SLACohen's dHedges' geffect size

An effect size quantifies the magnitude of a difference between groups or the strength of a relationship. In SLA research, it answers: how much did the treatment help, not just whether it helped (which is what p-values do).

Cohen's d

The most common effect size in SLA intervention research. Calculated as the difference between two group means divided by the pooled standard deviation.

Conventional benchmarks (Cohen, 1988):

d = 0.2 — small
d = 0.5 — medium
d = 0.8 — large

These are rules of thumb, not absolute standards. A "small" effect in a high-stakes context (e.g., d = 0.3 for a medical treatment) may be highly meaningful.

Hedges' g

A corrected version of Cohen's d that adjusts for small sample sizes. Preferred when studies have fewer than ~20 participants per group. In practice, d and g are very similar for larger samples.

Why Effect Size Matters More Than p-Values

A study can find a "statistically significant" result (p < .05) with a trivially small effect size if the sample is large enough. Conversely, a meaningful effect can fail to reach significance in a small study.

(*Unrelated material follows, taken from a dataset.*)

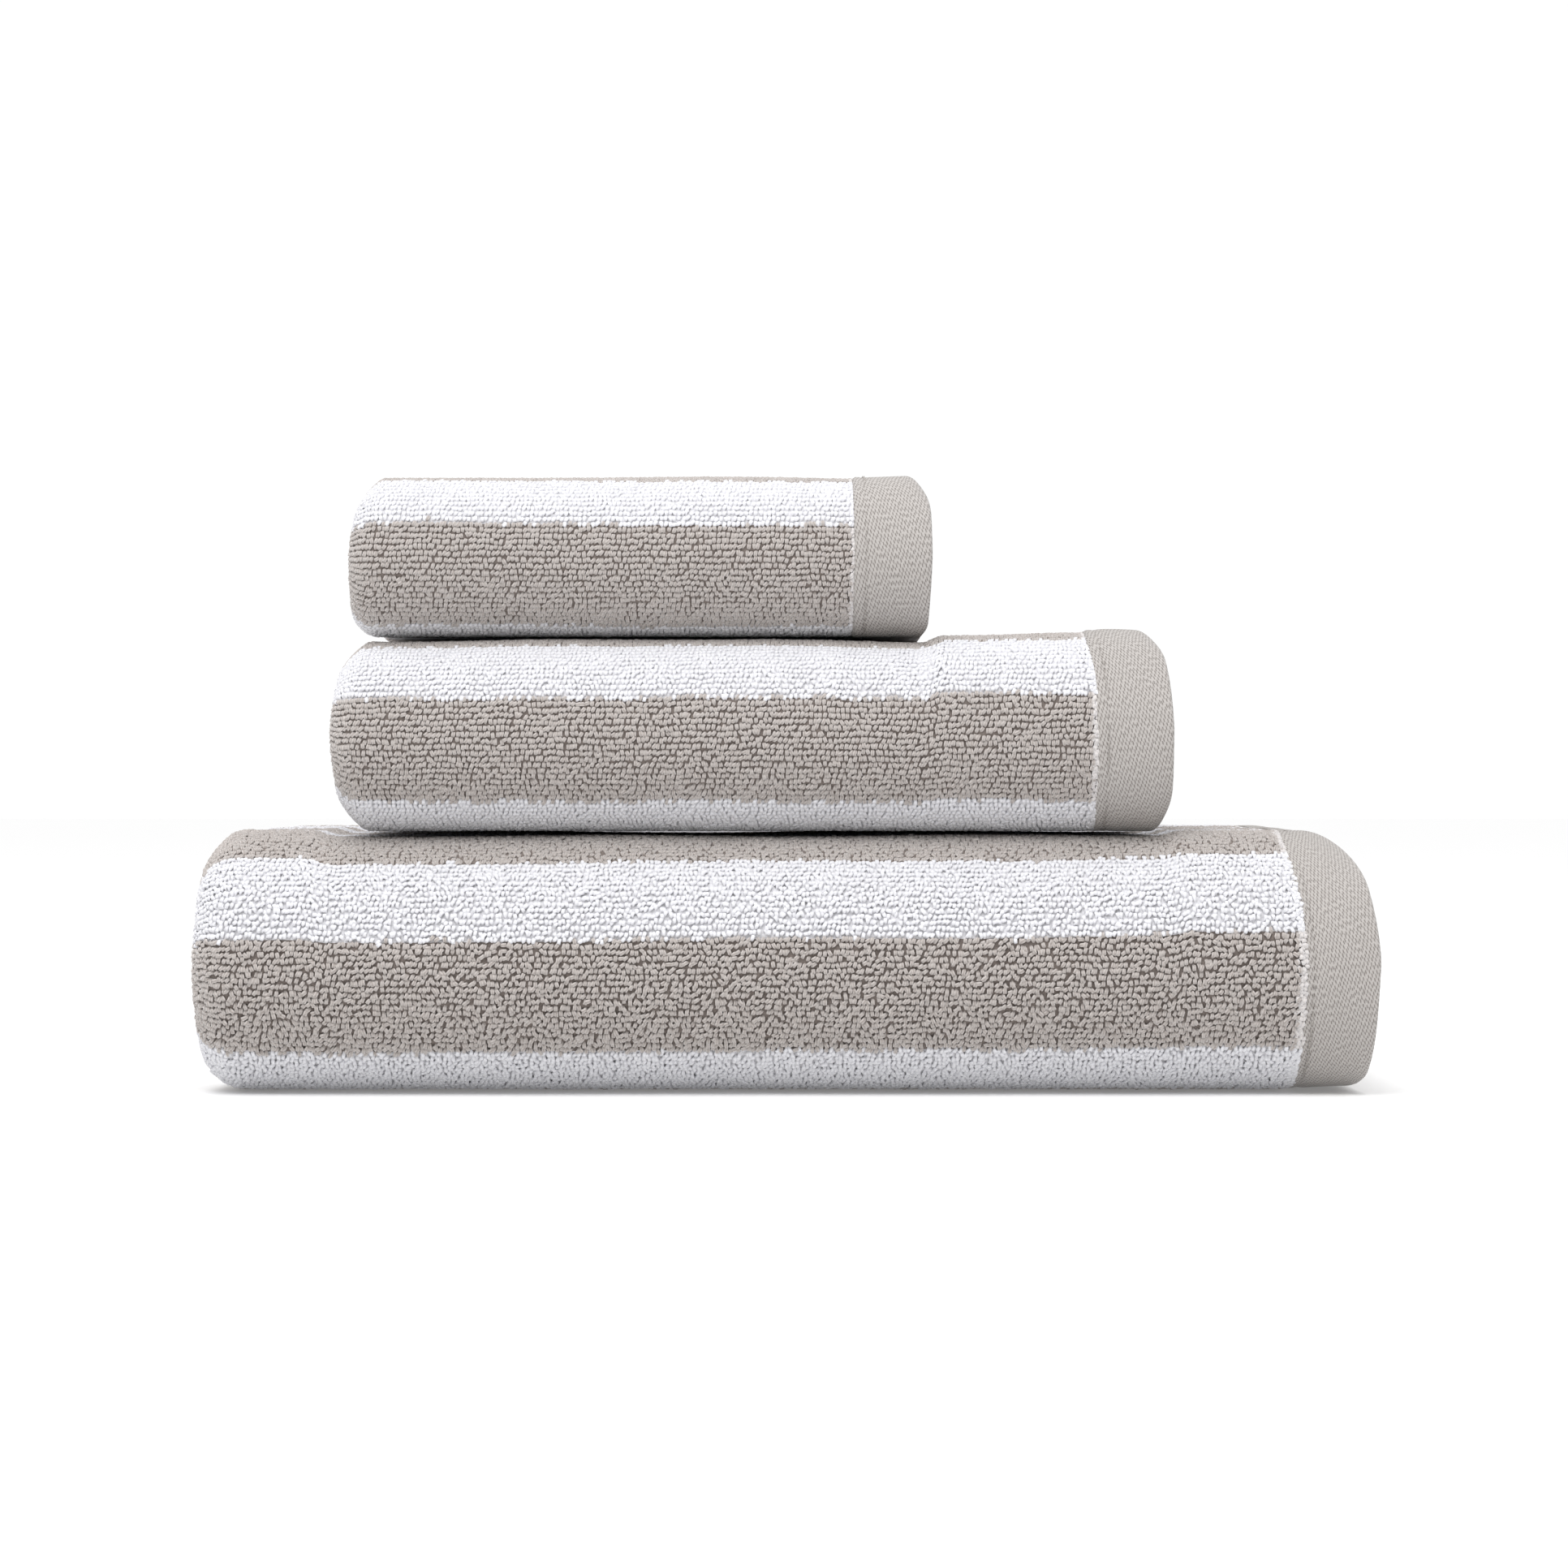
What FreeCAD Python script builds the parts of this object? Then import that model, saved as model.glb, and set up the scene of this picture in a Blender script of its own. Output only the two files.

Effect size separates the size of the finding from the confidence we have in it.

In the TBLT Meta-Analysis Debate

Source	Effect Size	Interpretation
Bryfonski & McKay (2019)	d = 0.93	Large — but from methodologically flawed studies
Xuan et al. (2022) recalculation	g = 0.61	Medium — from better-screened subset
Norris & Ortega (2000)	d = 0.96	Large — but outcome measures biased toward explicit knowledge

The controversy illustrates that a large effect size is only as trustworthy as the studies producing it. Methodological flaws (practice-test congruency, missing pre-tests, design conflation) can all inflate effect sizes.